Now let $x = \cos \alpha$. This means, in particular, that $\cos (2\alpha) = 2x^2 - 1$ and \begin{align*} -\cos (2 \alpha) \cos \alpha + \sin (2 \alpha) \sin \alpha &= -(2 \cos^2 \alpha - 1) \cos \alpha + 2 \sin^2 \alpha \cos \alpha \\ &= -(2x^2 - 1)x + 2(1 - x^2)x \\ &= - 4x^3 + 3x. \end{align*} Thus, plugging this in, we get that $x = \cos \alpha$ must satisfy the polynomial $$ a^2 + b^2 + d^2 + 2ab (2x^2 - 1) - 2ad x + 2bd (- 4x^3 + 3x) = c^2, $$ from which the condition $P(x) = 0$ (with $P(x)$ defined as above) follows.

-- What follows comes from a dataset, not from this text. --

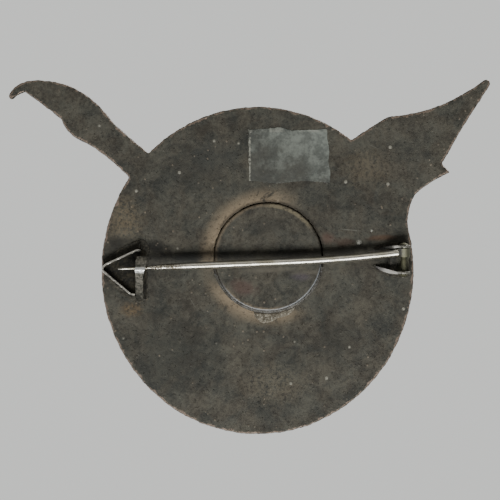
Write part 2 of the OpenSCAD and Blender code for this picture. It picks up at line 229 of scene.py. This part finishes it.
class Paint:  # a material and short ways to add its nodes; places are in millimetres
    def __init__(self, name, **values):
        self.material = bpy.data.materials.new(name)
        self.material.use_nodes = True
        self.tree = self.material.node_tree
        self.shader = self.tree.nodes["Principled BSDF"]
        for key, value in values.items():
            self.shader.inputs[key.replace("_", " ")].default_value = value
        coords = self.tree.nodes.new("ShaderNodeTexCoord")
        scale = self.add("ShaderNodeVectorMath", operation="SCALE")
        scale.inputs["Scale"].default_value = 1000
        self.tree.links.new(coords.outputs["Object"], scale.inputs[0])
        self.where = scale.outputs["Vector"]
        split = self.add("ShaderNodeSeparateXYZ")
        self.tree.links.new(self.where, split.inputs[0])
        self.x, self.y, self.z = split.outputs
        facing = self.add("ShaderNodeSeparateXYZ")
        self.tree.links.new(coords.outputs["Normal"], facing.inputs[0])
        self.facing = facing.outputs["Y"]

    def add(self, kind, **settings):
        step = self.tree.nodes.new(kind)
        for key, value in settings.items():
            setattr(step, key, value)
        return step

    def join(self, value, socket):
        if isinstance(value, bpy.types.NodeSocket):
            self.tree.links.new(value, socket)
        else:
            socket.default_value = value

    def math(self, operation, a, b=0.0):
        step = self.add("ShaderNodeMath", operation=operation)
        self.join(a, step.inputs[0])
        self.join(b, step.inputs[1])
        return step.outputs[0]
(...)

This is about as far as it's worth going analytically, to be honest. Closed-form solutions to cubic polynomials exist, but they're notoriously hard to work with analytically. However, it's not too hard to derive a necessary condition that there be at least one root in the interval $[-1,1]$. We have $$ P(-1) = c^2 - (a + b + d)^2 $$ and $$ P(1) = c^2 - (a + b - d)^2 $$ But for the quadrilateral to exist in the first place, we must have $ c < a + b + d$; thus, $P(-1) < 0$. If $P(1) \geq 0$, there will necessarily be at least one root of $P$ in the interval $[-1,1]$; this occurs when $$ c \leq | a + b - d|. $$ However, this is only a sufficient condition for a solution to exist; I haven't been able to prove that it is a necessary condition as well.